There is a good article here that explains why pod coffee is vastly inferior to sourcing good coffee beans, with a proper "roasted on" date showing and grinding them yourself.
https://www.cnet.com/news/heres-why-...are-pure-evil/
Some snippets:
Freshness is key
"Like any edible ingredient or substance, coffee has a shelf life. Roasted coffee beans in particular become stale in short order when exposed to oxygen. Freshly-roasted coffee should ideally be consumed within two weeks, three max, of its roast date. That's why premium brands print the roast date of their beans right on the bag, and less forthright ones merely disclose a sell-by or best-by date.
The freshness of ground coffee is even more fleeting. Think hours, not days, where you're losing those tasty organic compounds. The situation worsens the finer you grind coffee beans due to the increased surface area and greater exposure to air. Experienced roasters and baristas have told me that the finely ground coffee used for espresso loses its potential for greatness in just 30 minutes.
Those are serious hurdles for pods to overcome and brew java with exceptional taste. Keurig, Starbucks and others do their best to offset these physical realities. Common tactics are to top off pods with Nitrogen gas to put a lid on oxidation, or sealing the container with an extra layer of foil. Despite those efforts, open Starbucks Verismo, Green Mountain K-Cups and even pods from prepackaged beverage company Touch, and you'll often finds grounds that look and smell anything but fresh."
Then there's the wider and more worrying issue of the environmental impact of throwing away billions of plastic and aluminium coffee pods every year.
This is a somewhat difficult thread to debate in because of the wide variation in posters understanding and education of coffee. If this were a discussion on fine wines we'd have people ranging from those who like a bit of Blue Nun, to those who think a basic Merlot is good to those who really do understand wine provenance, depth and flavour.
None of which is to disparage any poster here in the least, genuinely.
But coffee is no different. A "real" espresso shot requires a machine capable of at least 9 bar pressure which will extract the oils and other elements of the coffee bean to form the perfect coffee with crema.
When you buy coffee pods you are buying inferior coffee, there is absolutely no question. It is not fresh and certainly not the best coffee out there. Pod machines lock you into this "closed shop" situation forcing you to settle for inferior coffee at the expense of convenience and to pander to your own laziness.

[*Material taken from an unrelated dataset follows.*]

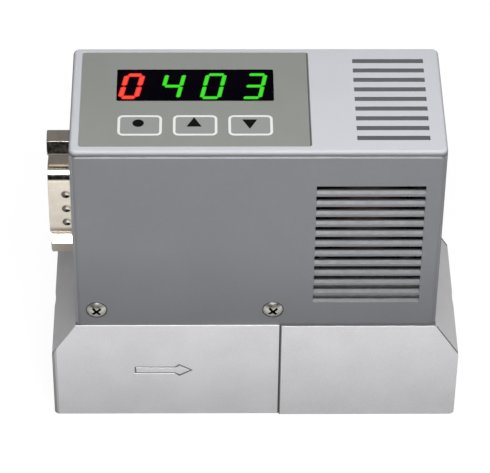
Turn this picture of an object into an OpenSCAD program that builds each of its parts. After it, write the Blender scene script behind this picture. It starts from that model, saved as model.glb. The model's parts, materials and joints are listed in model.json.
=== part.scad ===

If you don't care what date your beans were roasted, or how fresh the coffee actually is and are happy with the taste of such an inferior product then good for you and happy days.
There are people who think Tetley or Yorkshire tea bags are great tea too. They have no experience of "real" high quality tea.
I iterate again there is no snobbishness here, no coffee connoisseur stuff involved here, just plain and simple knowledge.
Freshness of the bean, the date it was roasted, the length of time it has been ground and the way it is processed by the machine are the main factors that separate crappy inferior coffee from high quality coffee.